Foreigners may acquire ownership title over land in Bulgaria in case of inheritance through legal succession. If this inheritance through legal succession refers to agricultural land, forest land, if the foreigners do not comply with the requirements in the Accession Treaty between Bulgaria and the EU, then these foreigners shall be obliged within three years after the inheritance to transfer the ownership title to persons that have the right to acquire such ownership title over land. If these foreigners do not transfer the land within the abovementioned period then the Bulgarian state has the right to buy out the land according to prices defined in an ordinance of the Council of Ministers.

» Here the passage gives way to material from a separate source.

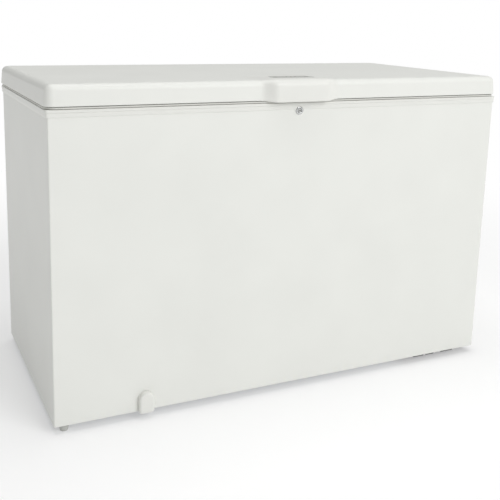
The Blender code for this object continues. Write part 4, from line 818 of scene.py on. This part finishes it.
def wire_basket(node_name, title):
    """The whole basket as one bundle of closed tubes, inside the box of its CAD solid."""
    low_k, high_k, mid_k, half_k = sizes(node_name)
    half_x, half_y = 0.120 - RIM_WIRE, 0.232 - RIM_WIRE
    rim_z, base_z = high_k[2] - RIM_WIRE, low_k[2] + GRID_WIRE
    grids = [hoop(mid_k, half_x, half_y, 0.024, rim_z, RIM_WIRE)]
    for drop in (0.030, 0.075, 0.125, 0.175):
        lean = TAPER * drop / 0.200 + 0.0010
        grids.append(hoop(mid_k, half_x - lean, half_y - lean, 0.022, rim_z - drop, HOOP_WIRE))
    for x in mid_k[0] + np.linspace(-0.100, 0.100, 9):
        corners = [(x, -half_y - 0.0004, rim_z), (x, -half_y + TAPER, base_z), (x, half_y - TAPER, base_z),
                   (x, half_y + 0.0004, rim_z)]
        grids.append((tube_grid(rounded_path(corners, 0.016), GRID_WIRE, (1.0, 0.0, 0.0)), "cap"))
    for y in np.linspace(-0.203, 0.203, 15):
        lift = base_z + 2 * GRID_WIRE
        corners = [(mid_k[0] - half_x, y, rim_z), (mid_k[0] - half_x + TAPER, y, lift),
                   (mid_k[0] + half_x - TAPER, y, lift), (mid_k[0] + half_x, y, rim_z)]
        grids.append((tube_grid(rounded_path(corners, 0.016), GRID_WIRE, (0.0, 1.0, 0.0)), "cap"))
    for side in (-1.0, 1.0):
        ear_y, ear_z = side * (half_k[1] - EAR_WIRE), high_k[2] - EAR_WIRE
        corners = [(mid_k[0] - 0.070, side * (half_y - 0.003), rim_z - 0.0006),
                   (mid_k[0] - 0.066, ear_y, ear_z),
                   (mid_k[0] + 0.066, ear_y, ear_z),
                   (mid_k[0] + 0.070, side * (half_y - 0.003), rim_z - 0.0006)]
        grids.append((tube_grid(rounded_path(corners, 0.010), EAR_WIRE, (0.0, 0.0, 1.0)), "cap"))
    return stands_for(bundle(title, grids, coated_wire, node_name), node_name)


for node_name, title in (("basket_left", "wire_basket_left"), ("basket_right", "wire_basket_right")):
    basket = wire_basket(node_name, title)
    print(title, len(basket.data.polygons), "faces")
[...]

The abovementioned restrictions for land acquisition by foreigners and foreign companies are not a problem for investments in Bulgaria because there are legal ways for achieving the so called indirect acquisition of land. Indirectly, foreigners and foreign companies may acquire any type of real estate, including land, by registering a Bulgarian company that will act as acquirer and will acquire the land. It is possible for such a company to be 100 % owned by the foreign investor. In other words – foreign investors may acquire Bulgarian land through establishing a Bulgarian company that is owned by these foreign investors.
Foreign citizens and foreign companies may also acquire the shares in the capital of a Bulgarian company, which is the owner of the target real estate or land.
The content of this article is intended to provide a general guide to the subject matter. Specialist advice should be sought about your specific circumstances.